Equality 7-2521’s sense of self-worth is entirely caught up in the significance of the lightbulb, as is the proper result, in Rand’s view, of allowing for individual benefit from individual discovery. Equality 7-2521’s increasing vanity and his desire to know his own strength are related to his belief that he has discovered something important and that his body is worth knowing. Thus, even after he has been beaten, he revels in his own strength at not succumbing to the beating and revealing his tunnel and the lightbulb. He harnesses his own strength at the same time he harnesses the strength of electricity, and he takes equal pride in both. His willingness to suffer for the lightbulb stems from his belief that the invention is an extension of his own physical being and is more important than his own body, which he has only recently begun to value.

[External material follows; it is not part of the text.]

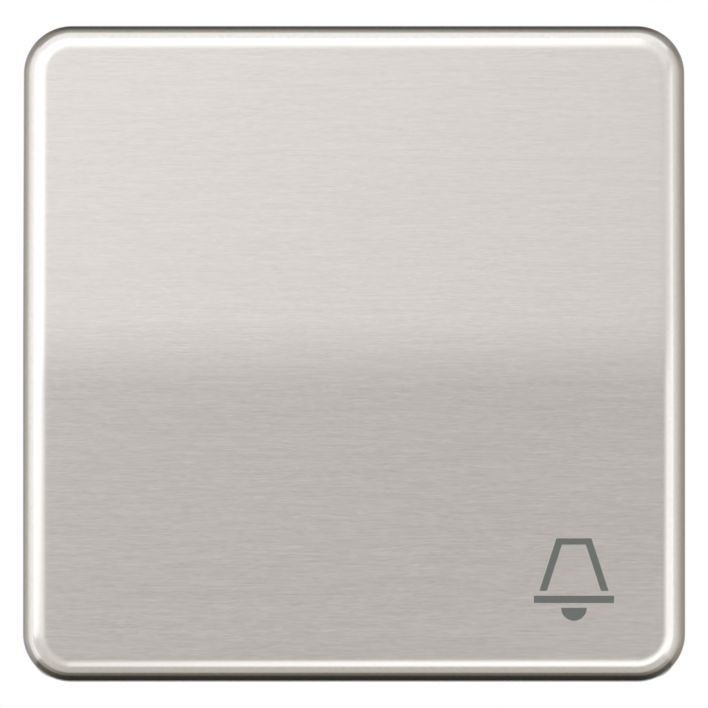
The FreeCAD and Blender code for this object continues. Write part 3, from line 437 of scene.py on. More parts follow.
@dataclass(frozen=True)
class WorkedMetal(Surface):
    """Rolled or drawn metal: plated sheet, spring strip, brass strip or wire.

    Long faint lines run the way the metal went through the rolls, and the tone drifts
    a little from place to place where the plating or the oxide is thicker.
    """

    rougher: float = 0.06
    lines: tuple[float, float, float] = (12 * MM, 12 * MM, 0.25 * MM)
    clouds: float = 5 * MM
    relief: float = 0.0006 * MM

    def make(self) -> bpy.types.Material:
        """Build the material."""
        material, tree, shader = new_material(self.name)
        clouds = pattern(tree, (self.clouds, self.clouds, self.clouds), 4.0, 0.6)
        lines = pattern(tree, self.lines, 2.0)
        self.coat(tree, shader, clouds, lines)
        self.emboss(tree, shader, lines, self.relief)
        shader.inputs[Socket.METAL.value].default_value = 1.0
        return material


class Finish(Enum):
    """Every finish of the button, each named for its material and how it was made."""

    CAP_FACE = BrushedSteel()
    CAP_RIM = PolishedSteel()
    SYMBOL = PrintInk()
    CARRIER = MouldedPlastic("PolycarbonateMouldedGrey", "#CBCBC8", "#D3D3D0", 0.42)
    CRADLE = MouldedPlastic("AcetalMouldedNatural", "#DEDDD7", "#E6E5E0", 0.36, ior=1.48)
    BEARING_FRAME = MouldedPlastic("PolyamideMouldedDark", "#3A3D40", "#44474B", 0.46)
    HOUSING = MouldedPlastic("PolyamideMouldedLight", "#DADAD5", "#E3E3DF", 0.44)
    COVER = MouldedPlastic("PolyamideMouldedBlack", "#303336", "#3A3D40", 0.4)
    PLUNGER = MouldedPlastic("AcetalMouldedWhite", "#E6E5DF", "#EEEDE8", 0.34, ior=1.48)
    LEVER = MouldedPlastic("PolyesterMouldedOrange", "#C9491F", "#D65527", 0.38)
    PLATE = WorkedMetal("SteelSheetZincPlated", "#B0B5BA", "#C4C9CD", 0.38)
    SPRING_WIRE = WorkedMetal("SpringSteelDrawn", "#B4B4B2", "#C6C6C4", 0.25)
    SPRING_STRIP = WorkedMetal("SpringSteelRolled", "#B9B7B3", "#C8C6C2", 0.3)
    BRASS_STRIP = WorkedMetal("BrassStripStamped", "#C69A52", "#D8AF68", 0.28)
    CONTACT = WorkedMetal("SilverContactPressed", "#D9D8D5", "#E8E7E4", 0.22)

    def material(self) -> bpy.types.Material:
        """The finish's material, built when it is first asked for."""
        return bpy.data.materials.get(self.value.name) or self.value.make()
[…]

The scene in the Palace of Corrective Detention in which Equality 7-2521 is flogged while bound naked to a post directly correlates to the Christian story about the scourging of Christ at the pillar. In the Christian story, Christ is dragged before the Roman authorities, stripped of his clothes, and beaten mercilessly at a pillar while being mocked by Roman soldiers shortly before being crucified. Rand uses the scene here to heighten our sense that Equality 7-2521 is a new prophet who must suffer great abuses, at the hands of tormenters, in the interest of his beliefs. By comparing Equality 7-2521 to Christ, Rand may offend some readers who believe that Christ is the son of God and that such comparisons are irreverent, and she may well have intended to give offense. She often said she was trying to reclaim religious language from religion, in order to prove that it was possible to worship an ideal without believing in the supernatural. The blatant comparison that this scene at the post invites is an attempt to reclaim religious imagery as well, just as is the heavy-handed image of Equality 7-2521 as the bringer of light to the world.
This section, like others in the novella, contains countless contrasting pairs, which emphasize, often blatantly, the battle between shapeless, nameless evil and vain, proud good. Specifically, Equality 7-2521’s high emotion and proud intentions contrast directly with the Council’s boredom while sentencing him to the Palace of Corrective Detention. The violence of the Council also contrasts with Equality 7-2521’s passive resistance. Similarly, the light of the bulb, weak though it is, significantly outshines the darkness of a society lit only by candles. Furthermore, Equality 7-2521’s care in protecting his tunnel stands in opposition to the carelessness of those in charge of guarding the Palace of Corrective Detention. These pairings further highlight Rand’s belief that everything about Equality 7-2521 makes different from those around him. Society wallows in apathetic, dim insecurity, while Equality 7-2521 covetously guards his precious light. In these pairings, society always comprises the weaker half, with much less invested, while Equality 7-2521, fighting bitterly and to the death for his ideals, always comprises the stronger half.